Trembly places are shaking spaces, replete with joy or fear, grief, or simply exhaustion. The kinesics of shaking are visceral, reactive, involuntary. A trembling body is screaming for transition. It is a manifestation of liminal space, a corridor of feeling created by the body to encourage the mind toward movement. A signal that this or that is enough, time to move on.
I ask myself where I’m going and find a sort of paradox. Being settled is being comfortable with always changing, growing, evolving, and eventually dying. There is only one direction in time, and I can’t not be in motion.
I can remember things, but I can’t change what was or I wouldn’t be entirely here. Similarly, I can’t reach for tomorrow and lock it in my grasp because as soon as I do, it’s gone. It’s now.
Comfort is found in here and now and the knowing that it is always changing. I am forever in between. What am I holding on to? If I attach myself to identity, I am clinging to a construct of the past or someone else’s ideas—something that won’t hold me as it has already been and isn’t here.
If I attach myself to who I want to be, I can find a path, but I’ll never reach the end of it as the moment I think I am there, I am here. Now. An unfamiliar place I had hoped sometime in the past, to get to, a place I can’t really be.

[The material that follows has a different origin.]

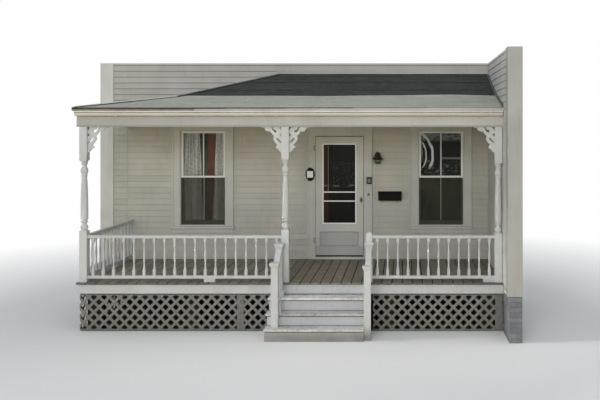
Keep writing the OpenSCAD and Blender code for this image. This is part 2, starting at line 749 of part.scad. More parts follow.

My father and mother did what they felt they had to do and could do. It wasn’t done because it was expected of them. Their marriage had been what they had thought, and others had told them, needed to be done. It was in part theirs and they were in part happy with it. After about 12 years, circumstances had changed, they had grown, identities had taken shape, and they wanted to take different paths. They detached. I learned, the entity I had known to be them, wasn’t real. There was dad, and he was him; and mom, she was her.
In trembly places, there are moments of hesitation, disorientation, and loss of balance—I can only step forward and try not to fall. When I fall, I get back up.
I can feel my hand opening and use it to pinch my leg. My eyes are opening, and the sun is rising. I can move my neck and take a breath.
Today, I begin again. I’m waking up.